▶ What the task asks
Filter the data below for the string "caption" and copy each matching line.

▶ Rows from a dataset

· · · · · · ·

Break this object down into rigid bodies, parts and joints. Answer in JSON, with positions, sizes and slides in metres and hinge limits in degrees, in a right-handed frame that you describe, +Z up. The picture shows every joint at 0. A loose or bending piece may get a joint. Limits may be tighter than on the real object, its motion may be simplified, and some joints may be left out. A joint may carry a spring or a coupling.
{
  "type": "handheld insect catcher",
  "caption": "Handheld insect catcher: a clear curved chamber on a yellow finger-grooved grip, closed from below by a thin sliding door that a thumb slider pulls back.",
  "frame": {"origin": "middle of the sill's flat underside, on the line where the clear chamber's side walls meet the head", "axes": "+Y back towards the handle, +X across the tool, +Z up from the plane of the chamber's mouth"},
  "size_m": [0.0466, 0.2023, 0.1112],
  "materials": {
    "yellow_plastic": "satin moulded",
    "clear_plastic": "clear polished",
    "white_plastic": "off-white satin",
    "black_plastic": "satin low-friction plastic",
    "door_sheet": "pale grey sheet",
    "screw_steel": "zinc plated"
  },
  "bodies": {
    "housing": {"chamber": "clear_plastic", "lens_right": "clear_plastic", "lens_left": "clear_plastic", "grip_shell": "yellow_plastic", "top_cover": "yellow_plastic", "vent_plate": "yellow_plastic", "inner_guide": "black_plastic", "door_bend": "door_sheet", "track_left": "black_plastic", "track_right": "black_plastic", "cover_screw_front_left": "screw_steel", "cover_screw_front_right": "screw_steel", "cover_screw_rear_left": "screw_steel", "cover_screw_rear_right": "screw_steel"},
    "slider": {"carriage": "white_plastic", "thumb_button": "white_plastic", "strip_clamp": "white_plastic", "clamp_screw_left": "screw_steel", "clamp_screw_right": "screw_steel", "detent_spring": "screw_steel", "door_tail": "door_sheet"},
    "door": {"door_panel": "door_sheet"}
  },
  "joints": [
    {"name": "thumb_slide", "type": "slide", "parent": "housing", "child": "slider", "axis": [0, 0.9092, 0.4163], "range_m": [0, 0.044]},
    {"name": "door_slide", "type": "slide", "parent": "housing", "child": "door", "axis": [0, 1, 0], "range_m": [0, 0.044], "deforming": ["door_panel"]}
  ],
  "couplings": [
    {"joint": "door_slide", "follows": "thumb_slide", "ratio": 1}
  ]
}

· · · · · · ·

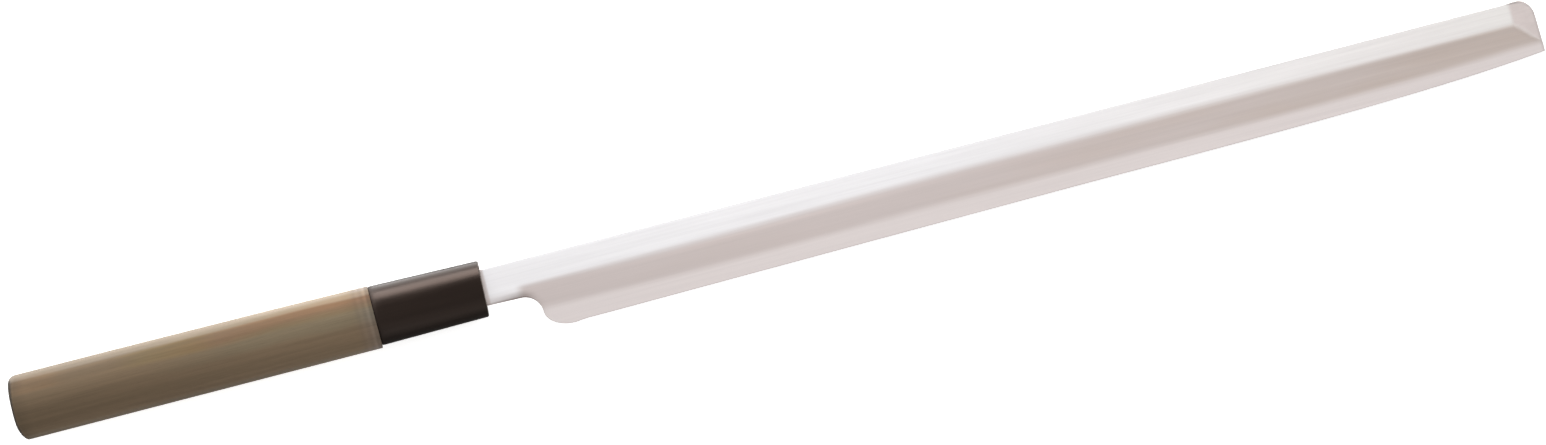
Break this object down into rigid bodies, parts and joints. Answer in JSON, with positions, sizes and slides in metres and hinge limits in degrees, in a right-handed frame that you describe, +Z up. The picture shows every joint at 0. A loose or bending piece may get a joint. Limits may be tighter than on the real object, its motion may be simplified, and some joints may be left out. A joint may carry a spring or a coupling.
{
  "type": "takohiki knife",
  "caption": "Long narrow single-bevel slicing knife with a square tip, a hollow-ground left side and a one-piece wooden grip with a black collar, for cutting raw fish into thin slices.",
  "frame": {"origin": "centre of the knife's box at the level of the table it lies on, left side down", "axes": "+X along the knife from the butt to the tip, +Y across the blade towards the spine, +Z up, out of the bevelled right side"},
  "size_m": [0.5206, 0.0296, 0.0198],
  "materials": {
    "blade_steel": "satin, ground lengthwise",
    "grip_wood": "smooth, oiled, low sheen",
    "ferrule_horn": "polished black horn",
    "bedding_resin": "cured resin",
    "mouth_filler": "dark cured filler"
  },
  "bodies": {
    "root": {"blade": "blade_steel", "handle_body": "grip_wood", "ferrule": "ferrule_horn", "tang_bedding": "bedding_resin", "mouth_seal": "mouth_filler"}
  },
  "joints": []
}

· · · · · · ·

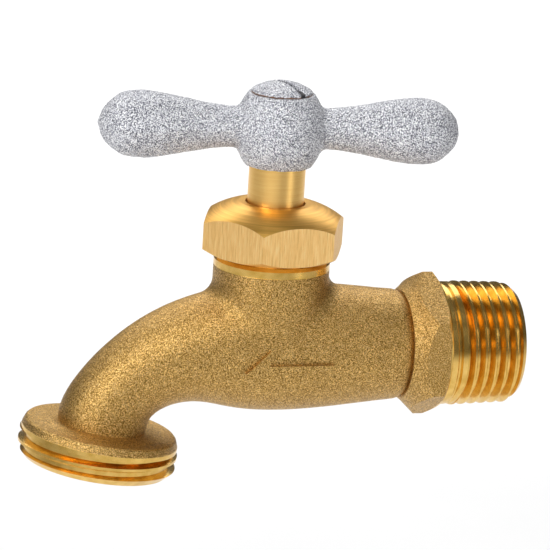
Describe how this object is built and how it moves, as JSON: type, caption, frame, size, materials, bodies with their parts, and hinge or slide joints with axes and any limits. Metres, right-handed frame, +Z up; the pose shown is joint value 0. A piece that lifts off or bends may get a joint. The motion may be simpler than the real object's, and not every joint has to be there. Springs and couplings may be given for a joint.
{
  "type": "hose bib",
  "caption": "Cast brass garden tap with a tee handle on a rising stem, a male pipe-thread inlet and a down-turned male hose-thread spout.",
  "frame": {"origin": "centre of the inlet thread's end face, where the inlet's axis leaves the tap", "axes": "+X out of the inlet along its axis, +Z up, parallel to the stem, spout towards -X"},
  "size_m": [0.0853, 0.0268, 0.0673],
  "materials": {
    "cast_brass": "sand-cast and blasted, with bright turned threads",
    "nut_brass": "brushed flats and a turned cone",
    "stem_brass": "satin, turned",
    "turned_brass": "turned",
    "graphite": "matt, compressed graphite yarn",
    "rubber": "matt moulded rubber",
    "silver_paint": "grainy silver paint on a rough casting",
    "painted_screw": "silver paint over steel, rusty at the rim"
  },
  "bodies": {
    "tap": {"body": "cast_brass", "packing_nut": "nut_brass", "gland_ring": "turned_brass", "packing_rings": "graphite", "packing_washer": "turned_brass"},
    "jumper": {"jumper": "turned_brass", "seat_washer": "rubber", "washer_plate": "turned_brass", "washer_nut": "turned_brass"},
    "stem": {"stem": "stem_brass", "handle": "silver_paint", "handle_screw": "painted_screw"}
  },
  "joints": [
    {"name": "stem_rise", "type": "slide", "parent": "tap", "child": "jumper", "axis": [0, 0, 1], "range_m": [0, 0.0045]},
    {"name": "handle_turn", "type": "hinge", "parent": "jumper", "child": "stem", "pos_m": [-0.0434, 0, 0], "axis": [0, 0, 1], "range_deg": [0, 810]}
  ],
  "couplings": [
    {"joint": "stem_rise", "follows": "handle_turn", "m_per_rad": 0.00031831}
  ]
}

· · · · · · ·

▶ Result for this task
  "caption": "Handheld insect catcher: a clear curved chamber on a yellow finger-grooved grip, closed from below by a thin sliding door that a thumb slider pulls back.",
  "caption": "Long narrow single-bevel slicing knife with a square tip, a hollow-ground left side and a one-piece wooden grip with a black collar, for cutting raw fish into thin slices.",
Describe how this object is built and how it moves, as JSON: type, caption, frame, size, materials, bodies with their parts, and hinge or slide joints with axes and any limits. Metres, right-handed frame, +Z up; the pose shown is joint value 0. A piece that lifts off or bends may get a joint. The motion may be simpler than the real object's, and not every joint has to be there. Springs and couplings may be given for a joint.
  "caption": "Cast brass garden tap with a tee handle on a rising stem, a male pipe-thread inlet and a down-turned male hose-thread spout.",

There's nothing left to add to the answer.